Item 5.02. Departure of Directors or Certain Officers; Election of Directors; Appointment of Certain Officers; Compensatory Arrangements of Certain Officers.

(e) Michael Baker Corporation (the “Company”) approved the Michael Baker Corporation Key Employee Retention Plan (the “Plan”), and granted certain Retention Awards (as defined in the Plan) under the Plan on July 15, 2013, to several executive officers and key employees to incentivize such executive officers and key employees to remain employed with the Company until at least March 1, 2014. Eligible participants in the Plan include the Company’s principal executive and financial officers, other named executive officers and certain key employees designated by the Compensation Committee in its discretion.

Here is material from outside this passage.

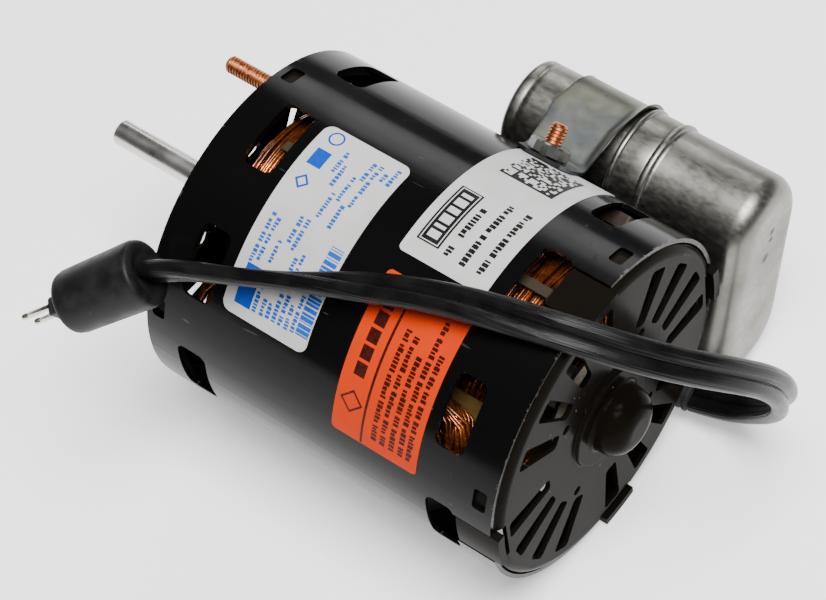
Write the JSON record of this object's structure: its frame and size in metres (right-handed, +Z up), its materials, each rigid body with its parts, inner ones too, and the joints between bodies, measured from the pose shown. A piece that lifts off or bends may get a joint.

The terms of Retention Awards granted under the Plan include:

 

   

Payment of a retention award to the Eligible Employee, as defined in the Plan, on the earlier of (1) March 1, 2014, subject to the key employee’s continued employment on March 1, 2014, or (2) the date on which the Company terminates the key employee’s employment without Cause, as defined below.

 

   

The Compensation Committee of the Company’s Board of Directors (the “Committee”) or, to the extent specifically determined in a resolution adopted by the Committee, other persons designated as the Plan Administrator, will administer the Plan and may interpret the Plan, prescribe, amend and rescind rules and regulations under the Plan and make all other determinations necessary or advisable for the administration of the Plan and any Retention Awards. All determinations made by the Plan Administrator will be final and binding on the key employees.

 

   

For purposes of the retention awards, “Cause” means that the Plan Administrator shall have determined, in its discretion, that (i) an Eligible Employee (as defined in the Plan) failed to substantially perform the Eligible Employee’s assigned duties or responsibilities, (ii) the Eligible Employee engaged in conduct that was or is injurious to the Company or its affiliates, (iii) the Eligible Employee violated a federal or state law or regulation or written policy of the Company, (iv) the Eligible Employee breached the terms of any confidentiality agreement or other agreement between Eligible Employee and the Company (or any affiliate of the Company), or (v) the Eligible Employee was charged with a felony or breach of fiduciary duty or the misappropriation of property belonging to, the Company or its affiliates.

The foregoing description of the Plan and Retention Awards does not purport to be complete and is qualified in its entirety by reference to the full text of the Plan and form of Retention Award letter, copies of which are filed as Exhibit 10.1and 10.2 to this Current Report on Form 8-K and is incorporated herein by reference.


Item 9.01. Financial Statements and Exhibits.

 

(d) Exhibits.

The following exhibits are filed with this report on Form 8-K:

 

Exhibit No.

  

Description

10.1    Michael Baker Corporation Key Employee Retention Plan.
10.2    Form of Retention Award letter.


SIGNATURE

Pursuant to the requirements of the Securities Exchange Act of 1934, as amended, the Company has duly caused this report to be signed on its behalf by the undersigned hereunto duly authorized.

 

MICHAEL BAKER CORPORATION
By:  

/s/ H. James McKnight

  H. James McKnight
  Office of the Chief Executive,
  Executive Vice President, Chief Legal Officer and Corporate Secretary

Date: July 18, 2013


EXHIBIT INDEX

 

Number

  

Description

 

Method of Filing

10.1    Michael Baker Corporation Key Employee Retention Plan.   Filed herewith.
10.2    Form of Retention Award letter.   Filed herewith.